Art Guild at Fairfield

Rogers and her colleagues hope their own passion for art is contagious. “We want to take artwork into the community,” she says, “so that everybody can enjoy it as much as we enjoy it, for them to view it and for us to teach it and get more people interested in doing it.”

If You Go …
Art Guild at Fairfield Glade
Address: 451 Lakeview Drive, Fairfield Glade, TN 38558
Website: artguildfairfieldglade.net
Phone: 931-707-7249
Check website for winter hours.

More Tennessee Craft Centers

Fairfield Glade isn’t the only one of its kind. Many other communities outside of bigger cities have places for artists – from amateur to professional – to take classes, display their work and connect with other creatives. Here are a few around the state:

Appalachian Arts Craft Center, Norris
(865) 494-9854
appalachianarts.net
(Closed Sundays and Mondays January-February)
What began in 1970 in the back of an old grocery store as a way “to enrich the souls and pocketbooks of low-income people in Anderson County,” the Craft Center is now a free-standing educational facility with a variety of classes and a public gallery of handmade items ranging from blankets and rugs to photography and bowed psaltery (a musical instrument).

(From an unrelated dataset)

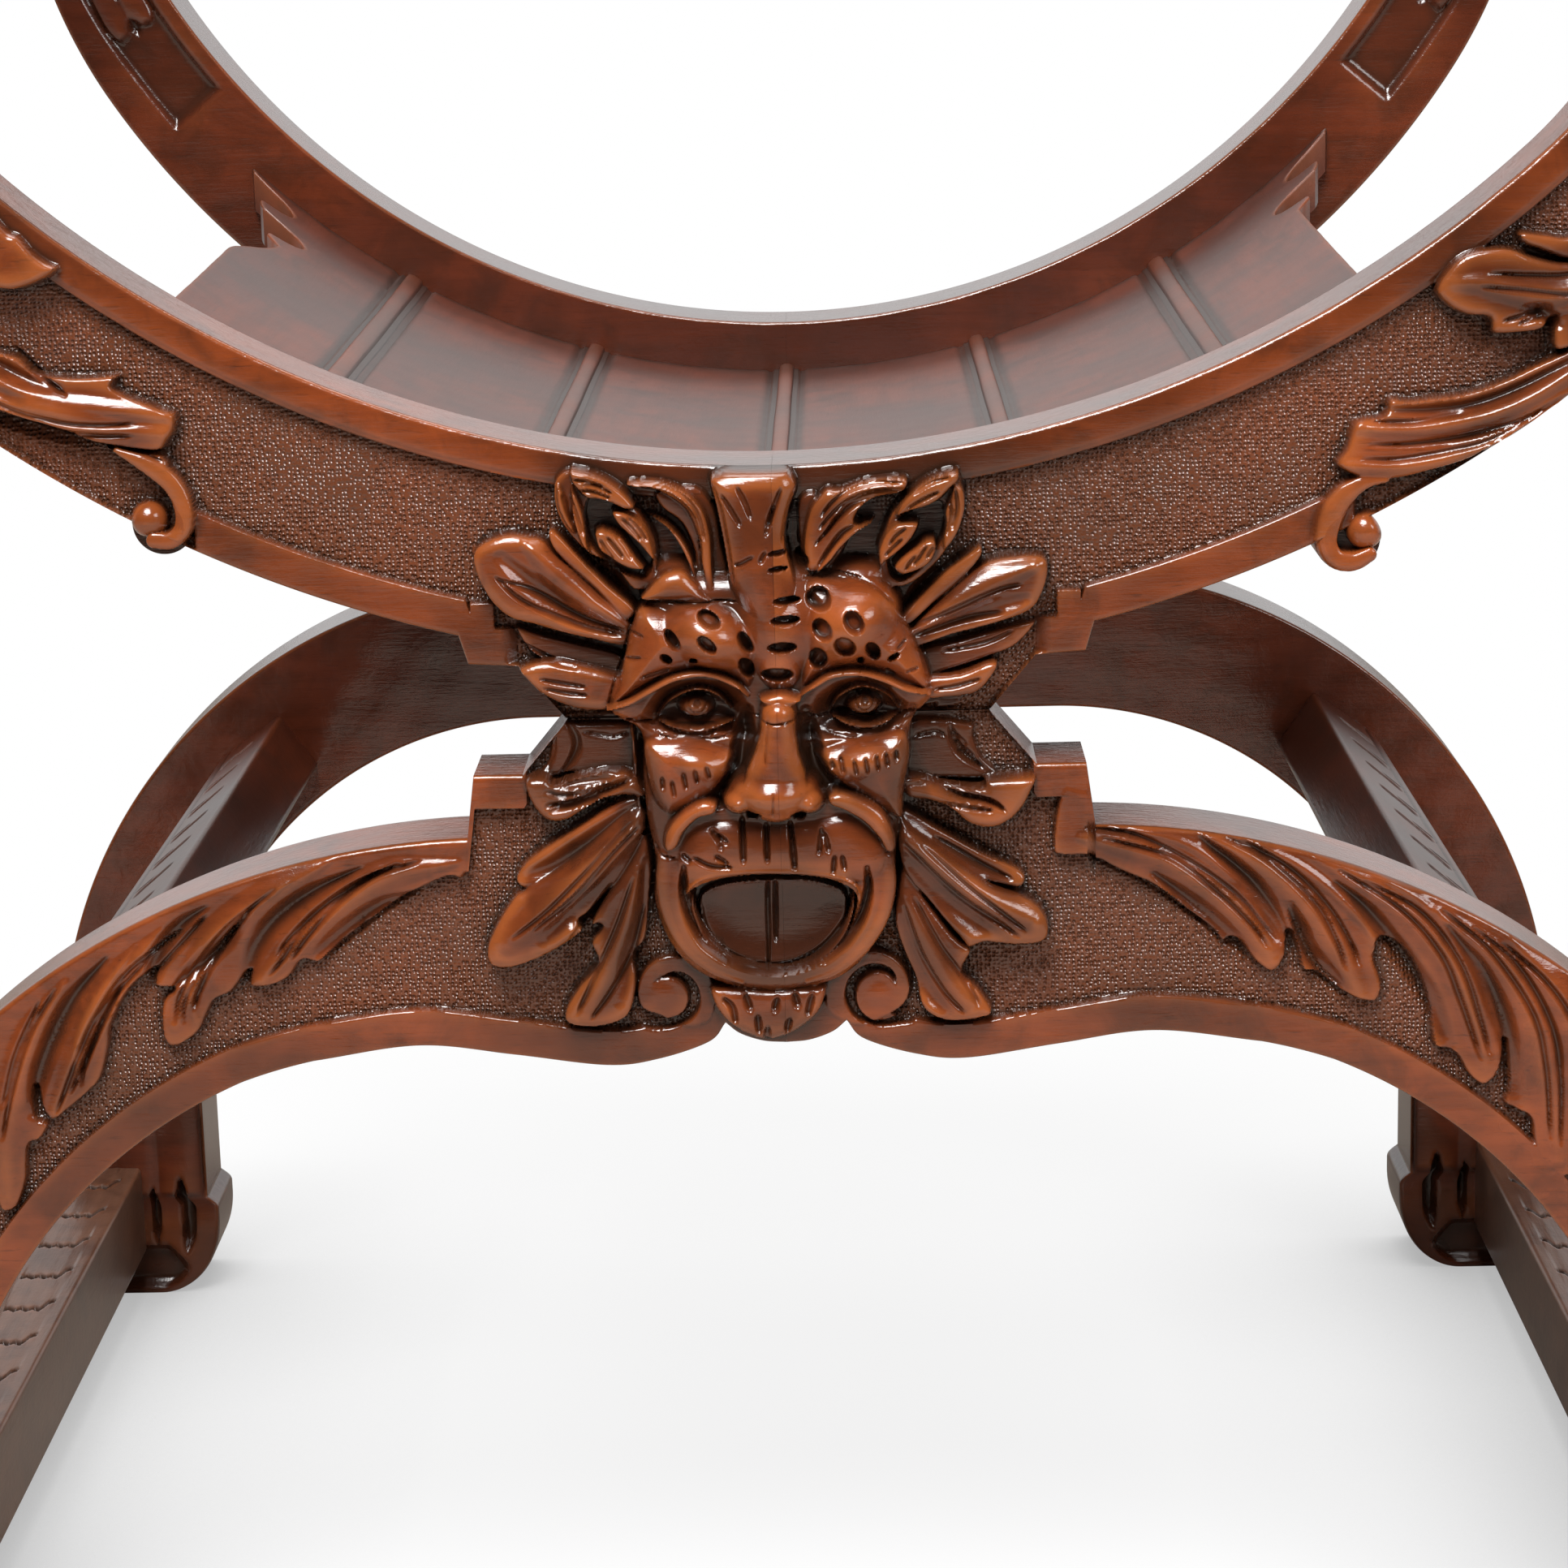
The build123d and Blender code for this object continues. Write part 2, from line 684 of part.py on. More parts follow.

Appalachian Center for Craft, Smithville
(931) 372-3051
tntech.edu/craftcenter
A satellite campus of Tennessee Tech University, the Center offers BFA degrees and craft certification in clay, fibers, glass, metals and wood. The general public can also sign up for 50 workshops each year, stroll through three exhibition galleries, or shop for world-class art such as blown glass, jewelry, decorative ironwork, lamps and turned bowls.

The Renaissance Center, Dickson
(615) 740-5600
dicksoncountychamber.com
In addition to art galleries, workshops and demonstrations, The Renaissance Center offers an eclectic mix of activities and entertainment, from ballroom dance lessons and Southern gospel concerts to RockSTAR camps and field trips for schools and home-school groups. The Artisan Market also features the creations of Tennessee authors, musicians and farmers.